It was the sight that Ipswich Town fans feared the most.

No, not Matty Phillips stooping to nod home an 88th-minute winner for Queens Park Rangers at Loftus Road, thus knocking the Blues out of the Championship top six again.

Sure, that was a suckerpunch, but Town have scored their own fair share of late winners recently and sometimes you just have to take your medicine.

The worst thing about Saturday was the moment when Ryan Fraser pulled up sharply clutching his hamstring. The fact that Mick McCarthy had risked playing his star man with that muscle already reported tight, tells you just how invaluable he has been to the team. The fact that the flying winger suffered the set-back in virtually the last phase of play made it all the more galling.

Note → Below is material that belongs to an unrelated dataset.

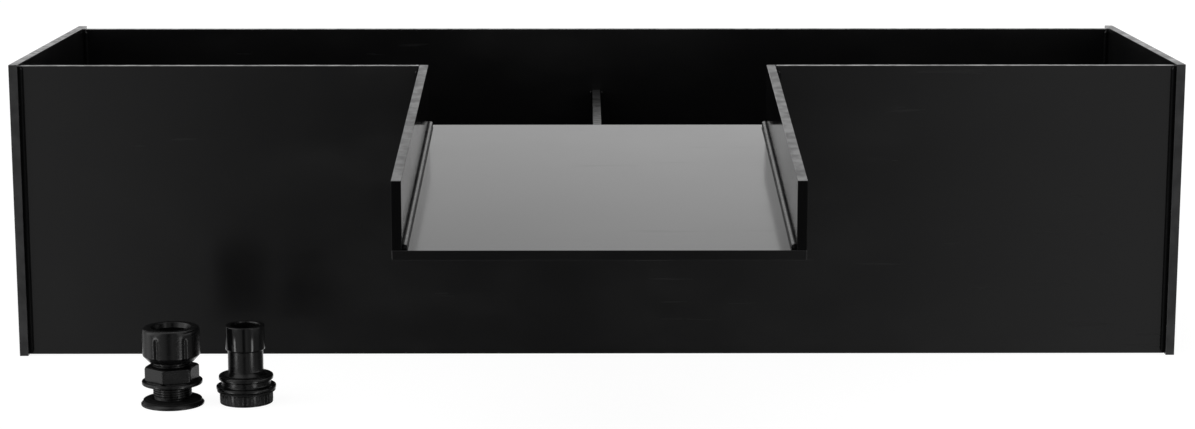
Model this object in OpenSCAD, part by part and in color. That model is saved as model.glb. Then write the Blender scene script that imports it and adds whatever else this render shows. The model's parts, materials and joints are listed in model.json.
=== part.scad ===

Town are now going to have to draw on every last drop of their famed team spirit and never-say-die qualities if they are to reach the play-offs again this campaign.

Last season the Blues were always ‘flying under the radar’, they were always ‘punching above their weight’ and ‘the surprise package’ in the division.

Expectations were realistic and positivity seemed to snowball. Teddy Bishop emerged from the youth team, Daryl Murphy couldn’t stop scoring, Tyrone Mings was a non-league success story and his charitable acts epitomised the good characters policy that McCarthy puts at the very top of his recruitment priorities. Fans felt they had a club to be proud of again.

Town are still very much all of those things and they are not far behind the points total they had on the board at this stage of last season. There just doesn’t seem to be the same feelgood factor that swept them over the line in 2015.

Bishop and David McGoldrick, arguably the club’s two most technically-gifted players, have been mysteriously sidelined for months. Fraser – one of their few remaining players who can get fans off their seats – now looks set to join them for a lengthy spell out.

The FA Cup exit debacle left a bitter taste in many fans’ mouths and another transfer window of restricted spending left many disillusioned. The flat atmosphere inside Portman Road last Tuesday night reflected that.

McCarthy will now dip into the emergency loan market, but, as he himself admits, finding a player capable of filling Fraser’s shoes (for just 93 days) will be nigh-on impossible.

It’s not exactly been a bed of roses for Town’s promotion rivals of late either though. Big-spending Middlesbrough and Derby are feeling pressure of their own.

If any team can rally together and defy the doubters, then it is this Ipswich Town one. Maybe, just maybe, they are best when their backs are to the wall.